A few months ago, I read a blog with the premise that although we do not need full employment to prosper, we are trapped in a mindset that claims otherwise and this we create make work for the masses. The idea was that while J.M. Keynes was right- we do not need as many workers as we once did- we nevertheless continue to churn out millions of (indebted) graduates who are supposed to get jobs, even though those jobs have no worthwhile function.
This is a phenomenon primarily in white collar, managerial professions as egos and delusions compete with the desperate hunt for cash on the trail of make-work. David Graeber called this Bullshit Jobs. Consider, if you will, the following exchange, which took place during an interview with a committee who was looking for a research director at a community college. This is an exchange between me and the committee chair:
"What are the primary responsibilities of this position?"

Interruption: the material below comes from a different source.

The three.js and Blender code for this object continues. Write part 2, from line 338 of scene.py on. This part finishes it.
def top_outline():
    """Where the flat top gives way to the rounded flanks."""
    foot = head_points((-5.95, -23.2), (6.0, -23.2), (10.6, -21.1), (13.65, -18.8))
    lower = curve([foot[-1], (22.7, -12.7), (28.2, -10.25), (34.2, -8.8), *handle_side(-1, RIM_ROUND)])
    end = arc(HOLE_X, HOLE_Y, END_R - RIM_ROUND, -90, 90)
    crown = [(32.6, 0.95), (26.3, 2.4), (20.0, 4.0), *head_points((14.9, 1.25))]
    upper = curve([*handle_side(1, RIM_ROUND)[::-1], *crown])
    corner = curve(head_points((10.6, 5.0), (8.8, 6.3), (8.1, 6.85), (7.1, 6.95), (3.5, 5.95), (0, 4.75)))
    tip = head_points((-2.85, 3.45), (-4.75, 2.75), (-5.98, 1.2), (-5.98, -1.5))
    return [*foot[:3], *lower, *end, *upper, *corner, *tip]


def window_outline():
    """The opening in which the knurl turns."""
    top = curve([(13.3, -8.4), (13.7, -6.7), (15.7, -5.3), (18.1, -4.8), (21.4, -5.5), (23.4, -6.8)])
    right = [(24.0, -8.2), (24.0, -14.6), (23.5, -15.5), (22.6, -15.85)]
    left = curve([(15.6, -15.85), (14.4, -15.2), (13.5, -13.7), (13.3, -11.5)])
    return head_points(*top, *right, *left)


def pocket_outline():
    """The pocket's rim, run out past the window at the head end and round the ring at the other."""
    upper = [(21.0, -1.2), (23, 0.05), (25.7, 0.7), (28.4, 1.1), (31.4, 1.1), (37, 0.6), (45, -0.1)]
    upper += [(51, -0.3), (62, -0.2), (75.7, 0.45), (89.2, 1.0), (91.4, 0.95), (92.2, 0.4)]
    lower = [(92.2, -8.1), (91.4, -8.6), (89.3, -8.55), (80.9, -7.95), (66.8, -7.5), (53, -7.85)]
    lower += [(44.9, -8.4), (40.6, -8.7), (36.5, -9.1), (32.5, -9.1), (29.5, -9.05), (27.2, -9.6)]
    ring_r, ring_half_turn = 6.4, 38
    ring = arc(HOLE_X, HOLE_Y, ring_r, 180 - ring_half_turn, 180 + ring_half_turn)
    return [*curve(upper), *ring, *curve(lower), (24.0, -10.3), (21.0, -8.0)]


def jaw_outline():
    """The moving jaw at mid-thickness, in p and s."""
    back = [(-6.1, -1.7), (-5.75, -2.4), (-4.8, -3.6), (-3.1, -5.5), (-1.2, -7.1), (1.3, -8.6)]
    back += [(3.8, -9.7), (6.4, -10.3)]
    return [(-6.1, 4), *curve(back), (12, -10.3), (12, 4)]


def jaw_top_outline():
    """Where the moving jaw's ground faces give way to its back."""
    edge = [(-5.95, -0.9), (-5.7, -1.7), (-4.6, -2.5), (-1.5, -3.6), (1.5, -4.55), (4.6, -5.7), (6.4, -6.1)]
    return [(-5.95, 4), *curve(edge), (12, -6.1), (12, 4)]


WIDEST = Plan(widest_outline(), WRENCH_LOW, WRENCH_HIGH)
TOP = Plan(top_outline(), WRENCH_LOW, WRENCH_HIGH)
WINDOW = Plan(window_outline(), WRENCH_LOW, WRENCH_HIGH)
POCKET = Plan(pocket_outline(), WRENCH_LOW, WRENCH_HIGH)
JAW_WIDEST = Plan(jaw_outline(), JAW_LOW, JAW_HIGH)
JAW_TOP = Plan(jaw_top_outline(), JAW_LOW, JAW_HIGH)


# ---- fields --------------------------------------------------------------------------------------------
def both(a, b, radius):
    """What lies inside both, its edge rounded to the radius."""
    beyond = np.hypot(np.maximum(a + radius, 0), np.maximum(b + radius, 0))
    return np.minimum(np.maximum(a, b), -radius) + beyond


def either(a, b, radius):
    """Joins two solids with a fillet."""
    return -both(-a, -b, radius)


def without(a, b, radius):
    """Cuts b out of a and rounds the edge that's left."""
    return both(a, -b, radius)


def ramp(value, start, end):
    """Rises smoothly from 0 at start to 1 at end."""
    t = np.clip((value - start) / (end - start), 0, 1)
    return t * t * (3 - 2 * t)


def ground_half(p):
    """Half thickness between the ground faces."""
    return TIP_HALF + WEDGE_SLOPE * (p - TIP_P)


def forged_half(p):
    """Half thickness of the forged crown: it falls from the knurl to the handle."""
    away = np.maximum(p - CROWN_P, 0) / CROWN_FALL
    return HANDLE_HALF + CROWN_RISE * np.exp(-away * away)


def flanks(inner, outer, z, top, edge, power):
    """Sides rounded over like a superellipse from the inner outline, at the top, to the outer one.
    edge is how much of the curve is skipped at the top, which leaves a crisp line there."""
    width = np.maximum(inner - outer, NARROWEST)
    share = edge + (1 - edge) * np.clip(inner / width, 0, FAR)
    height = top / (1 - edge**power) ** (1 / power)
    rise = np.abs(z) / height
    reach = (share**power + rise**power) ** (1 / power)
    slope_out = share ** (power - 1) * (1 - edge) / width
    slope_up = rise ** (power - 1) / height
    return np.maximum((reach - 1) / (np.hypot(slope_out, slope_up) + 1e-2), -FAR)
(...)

"Huh, that's a good question. What do you guys think?"
Now rewind to six months ago, when I had another interview (a freelancing, part timing, gig economy ninja on the edge of penury, I have many interviews.)
"If I were to be hired, what would you consider to be the most pressing task as I begin?"
"Wow, that's a good question! I don't really know!"
The idea behind bullshit jobs is not to make something, do something, produce something for the betterment of humanity- as you know, such hippie-ish notions are to be scoffed at in a society where you're only as good as your IPO- but rather to force people into labor for the sake of labor. It is a bit like Sisyphus, pushing the rock up the hill for no discernible reason. However, I believe that in our case there is a reason, albeit not one you may wish to publicize.
If you were to take a random member of Congress, administered him or her truth serum, and asked whether they supported repealing the Reconstruction amendments, there is probably a fifty percent chance that they'd say yes or, confronted with their own venality, go insane. America was founded on theft and slavery and religious coercion (remember Reverend Edwards and "sinners in the hands of an angry god"?) It has had brief moments (i.e. the 1870s, the period between 1954 and 1965) when it rose above that, but essentially one cannot overwrite one's own nature. A vulture cannot become a vegan.
Thus, slavery continues. Millions of poor people, primarily minorities, are holed up in prisons, slaving away for thirty-five cents an hour. Many millions more perform service related jobs, sometimes for as little as two or three dollars an hour. And then there are those, like me, the pseudo- white collar professionals. Can we honestly say that our lives are better as we scurry from one part time, temporary, contract gig with no benefits or hope to another?
Most people in most societies long to say that they are better off than their peers. Whether it is competing with the Joneses or the Garcias or the Schwartzes, most people want to feel that they are better than their neighbors. This is self-defeating. There is always a neighbor out there who has a nicer car or a bigger house - if not on your block, then two streets away. The impulse to feel that you're better than another has perhaps been the most destructive one in human history. Third Reich, slavery, feudalism, communism, eugenics, et cetera ad nauseam, all contain the notion that by an accident of birth, you are a better human being than those who are different.
Bullshit jobs keep you on the treadmill and holding a sufficiently distinguished sounding bullshit job lets you feel better about yourself by thinking that you're better than others. We are accepting the creation of a modern feudal slave society, because deep down each of us hopes to be an overseer. It is a fools game.